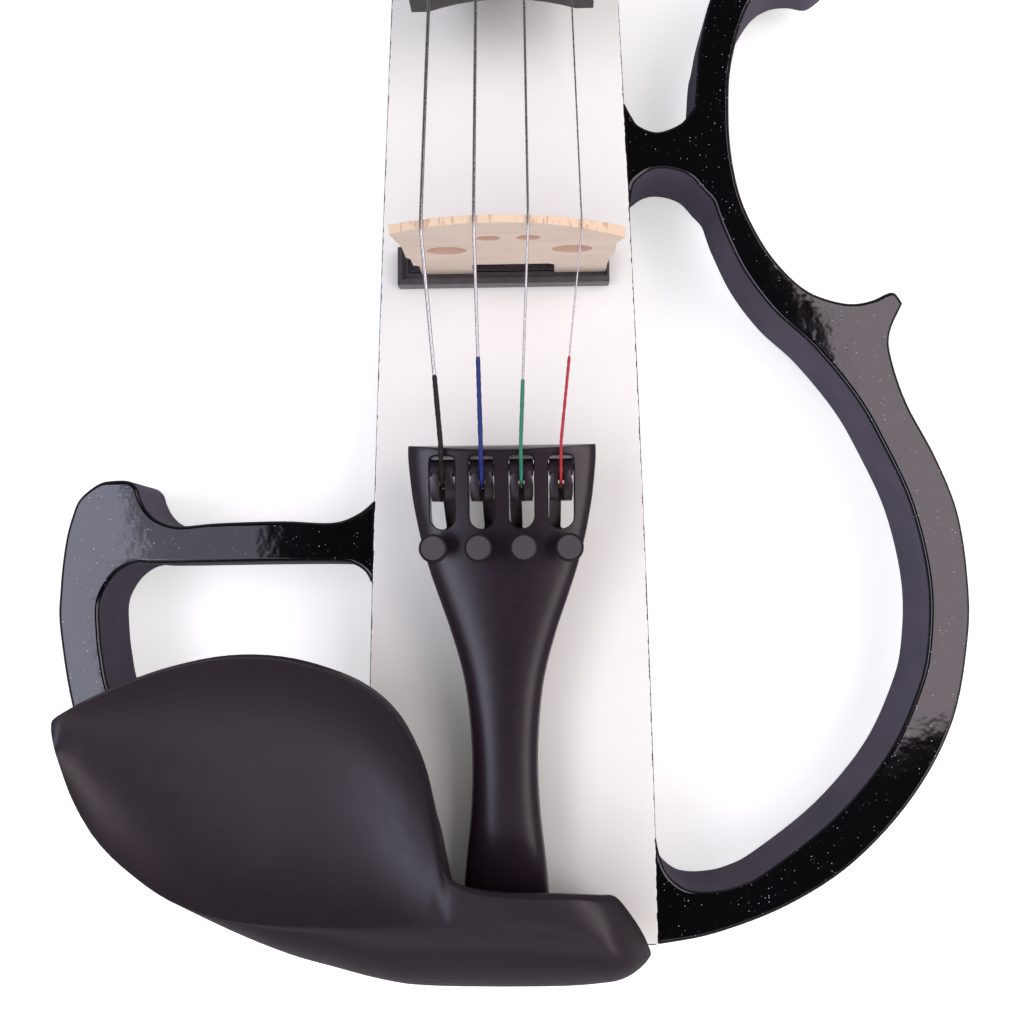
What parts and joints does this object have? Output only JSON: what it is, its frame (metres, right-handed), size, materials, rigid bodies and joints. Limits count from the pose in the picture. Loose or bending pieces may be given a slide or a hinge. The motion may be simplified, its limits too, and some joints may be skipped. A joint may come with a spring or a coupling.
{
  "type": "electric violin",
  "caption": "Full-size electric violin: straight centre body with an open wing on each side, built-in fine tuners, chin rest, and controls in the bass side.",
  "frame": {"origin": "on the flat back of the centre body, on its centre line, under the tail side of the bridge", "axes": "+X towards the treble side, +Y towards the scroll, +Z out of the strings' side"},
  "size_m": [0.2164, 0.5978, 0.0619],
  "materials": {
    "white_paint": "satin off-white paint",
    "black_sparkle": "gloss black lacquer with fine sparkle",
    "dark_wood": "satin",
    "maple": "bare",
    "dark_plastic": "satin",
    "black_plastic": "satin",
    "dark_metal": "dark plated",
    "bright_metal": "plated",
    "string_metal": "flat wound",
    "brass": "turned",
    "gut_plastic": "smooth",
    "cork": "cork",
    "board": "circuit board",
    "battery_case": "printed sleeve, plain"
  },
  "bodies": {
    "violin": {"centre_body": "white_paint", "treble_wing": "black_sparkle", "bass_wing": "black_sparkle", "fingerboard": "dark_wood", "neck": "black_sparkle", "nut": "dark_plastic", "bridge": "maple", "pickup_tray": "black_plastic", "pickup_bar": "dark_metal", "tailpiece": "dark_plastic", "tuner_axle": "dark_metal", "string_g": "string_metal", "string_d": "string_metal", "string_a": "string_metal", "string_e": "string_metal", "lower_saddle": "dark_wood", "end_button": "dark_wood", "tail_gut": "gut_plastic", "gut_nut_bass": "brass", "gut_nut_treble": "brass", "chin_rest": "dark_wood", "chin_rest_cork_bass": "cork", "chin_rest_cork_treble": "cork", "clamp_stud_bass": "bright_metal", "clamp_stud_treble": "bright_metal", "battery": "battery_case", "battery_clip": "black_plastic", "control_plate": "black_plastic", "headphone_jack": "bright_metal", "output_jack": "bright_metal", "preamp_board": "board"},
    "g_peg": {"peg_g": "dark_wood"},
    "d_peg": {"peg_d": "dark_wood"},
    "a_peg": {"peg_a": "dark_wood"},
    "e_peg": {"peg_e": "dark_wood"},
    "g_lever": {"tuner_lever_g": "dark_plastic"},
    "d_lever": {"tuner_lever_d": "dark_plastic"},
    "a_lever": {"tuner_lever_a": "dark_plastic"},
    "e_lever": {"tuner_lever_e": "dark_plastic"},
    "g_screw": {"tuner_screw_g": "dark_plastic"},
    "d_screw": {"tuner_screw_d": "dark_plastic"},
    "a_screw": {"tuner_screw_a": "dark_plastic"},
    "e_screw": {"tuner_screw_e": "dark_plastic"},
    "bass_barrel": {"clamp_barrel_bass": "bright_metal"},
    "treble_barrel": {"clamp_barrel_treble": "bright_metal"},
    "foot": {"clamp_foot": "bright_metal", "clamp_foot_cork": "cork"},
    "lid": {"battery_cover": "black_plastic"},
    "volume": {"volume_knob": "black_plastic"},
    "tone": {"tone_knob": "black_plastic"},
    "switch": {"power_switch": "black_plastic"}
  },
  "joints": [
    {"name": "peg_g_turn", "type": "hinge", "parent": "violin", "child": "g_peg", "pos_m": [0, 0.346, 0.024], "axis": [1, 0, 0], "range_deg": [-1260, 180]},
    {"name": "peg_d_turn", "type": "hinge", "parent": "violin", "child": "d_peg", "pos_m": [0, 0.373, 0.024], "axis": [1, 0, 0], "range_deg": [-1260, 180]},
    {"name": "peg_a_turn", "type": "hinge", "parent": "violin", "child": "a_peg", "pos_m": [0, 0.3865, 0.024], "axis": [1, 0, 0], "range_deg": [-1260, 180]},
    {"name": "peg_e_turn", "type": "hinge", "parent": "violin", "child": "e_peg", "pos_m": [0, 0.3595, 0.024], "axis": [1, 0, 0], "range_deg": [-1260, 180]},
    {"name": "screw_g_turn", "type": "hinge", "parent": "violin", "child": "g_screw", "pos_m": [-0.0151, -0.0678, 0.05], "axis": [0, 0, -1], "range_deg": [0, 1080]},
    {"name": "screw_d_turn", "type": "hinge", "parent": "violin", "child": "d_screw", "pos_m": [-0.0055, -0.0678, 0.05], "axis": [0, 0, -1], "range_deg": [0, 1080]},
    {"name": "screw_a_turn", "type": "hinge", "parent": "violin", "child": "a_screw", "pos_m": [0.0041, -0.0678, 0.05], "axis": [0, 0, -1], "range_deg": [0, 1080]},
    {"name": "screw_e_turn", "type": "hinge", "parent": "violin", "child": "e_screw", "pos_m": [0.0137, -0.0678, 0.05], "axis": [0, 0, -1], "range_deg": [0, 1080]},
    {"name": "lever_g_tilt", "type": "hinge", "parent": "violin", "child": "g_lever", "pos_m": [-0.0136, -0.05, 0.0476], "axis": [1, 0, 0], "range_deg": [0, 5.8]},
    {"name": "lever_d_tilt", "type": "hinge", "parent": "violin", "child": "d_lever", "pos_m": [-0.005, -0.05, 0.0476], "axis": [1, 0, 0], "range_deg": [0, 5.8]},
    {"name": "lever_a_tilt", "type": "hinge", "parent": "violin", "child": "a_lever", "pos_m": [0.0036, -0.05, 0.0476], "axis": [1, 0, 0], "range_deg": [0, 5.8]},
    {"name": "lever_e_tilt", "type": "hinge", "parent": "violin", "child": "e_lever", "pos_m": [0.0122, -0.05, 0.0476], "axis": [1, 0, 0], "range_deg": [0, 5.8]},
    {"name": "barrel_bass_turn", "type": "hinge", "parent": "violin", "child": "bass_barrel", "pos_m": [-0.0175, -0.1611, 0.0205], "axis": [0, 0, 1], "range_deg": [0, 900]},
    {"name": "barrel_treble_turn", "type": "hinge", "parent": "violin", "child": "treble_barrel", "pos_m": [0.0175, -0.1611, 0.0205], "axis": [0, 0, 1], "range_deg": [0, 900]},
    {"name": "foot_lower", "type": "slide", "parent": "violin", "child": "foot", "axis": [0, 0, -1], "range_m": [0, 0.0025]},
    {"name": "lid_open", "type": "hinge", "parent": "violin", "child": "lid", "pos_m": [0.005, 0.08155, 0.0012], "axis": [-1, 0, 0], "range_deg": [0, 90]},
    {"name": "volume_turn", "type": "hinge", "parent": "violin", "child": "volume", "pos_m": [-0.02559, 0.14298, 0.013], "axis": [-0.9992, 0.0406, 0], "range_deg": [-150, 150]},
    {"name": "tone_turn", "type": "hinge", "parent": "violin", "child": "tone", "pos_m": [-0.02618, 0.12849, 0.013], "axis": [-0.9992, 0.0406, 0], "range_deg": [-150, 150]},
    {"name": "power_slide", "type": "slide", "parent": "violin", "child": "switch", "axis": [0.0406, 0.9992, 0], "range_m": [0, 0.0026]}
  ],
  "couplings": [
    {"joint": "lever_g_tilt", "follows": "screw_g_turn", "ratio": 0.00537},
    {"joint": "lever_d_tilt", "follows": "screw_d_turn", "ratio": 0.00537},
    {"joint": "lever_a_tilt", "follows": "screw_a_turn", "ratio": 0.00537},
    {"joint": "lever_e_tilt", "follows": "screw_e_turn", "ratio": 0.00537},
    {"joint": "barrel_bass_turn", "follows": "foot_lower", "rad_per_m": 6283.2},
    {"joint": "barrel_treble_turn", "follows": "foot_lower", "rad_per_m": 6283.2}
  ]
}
________________________________________
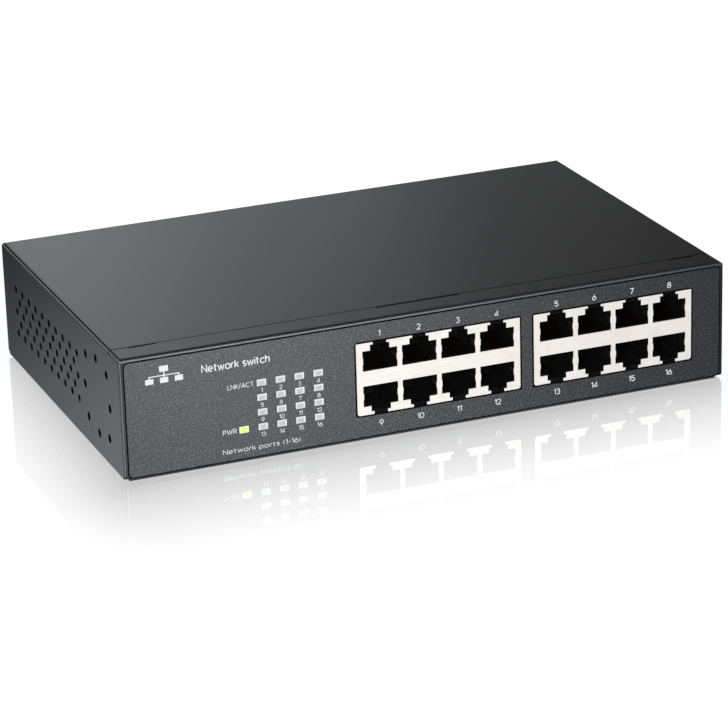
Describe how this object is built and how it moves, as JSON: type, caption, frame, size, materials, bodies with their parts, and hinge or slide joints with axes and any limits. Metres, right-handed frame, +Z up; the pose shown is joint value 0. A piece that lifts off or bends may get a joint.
________________________________________
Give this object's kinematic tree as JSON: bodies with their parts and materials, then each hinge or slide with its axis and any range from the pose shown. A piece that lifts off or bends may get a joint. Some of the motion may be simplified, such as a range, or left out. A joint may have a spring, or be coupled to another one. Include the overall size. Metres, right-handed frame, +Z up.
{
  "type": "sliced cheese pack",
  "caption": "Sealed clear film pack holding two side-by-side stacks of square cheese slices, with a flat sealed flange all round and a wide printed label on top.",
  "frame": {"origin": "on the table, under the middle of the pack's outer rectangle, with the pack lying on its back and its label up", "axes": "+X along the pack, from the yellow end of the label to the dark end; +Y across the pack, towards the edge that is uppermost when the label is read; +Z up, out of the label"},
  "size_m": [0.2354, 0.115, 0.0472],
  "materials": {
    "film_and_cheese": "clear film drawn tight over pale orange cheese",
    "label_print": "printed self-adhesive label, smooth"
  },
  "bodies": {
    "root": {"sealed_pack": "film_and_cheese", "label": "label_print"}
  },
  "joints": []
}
________________________________________
Each line that holds the string "frame" counts once; give the total and nothing else.

Task answer:
5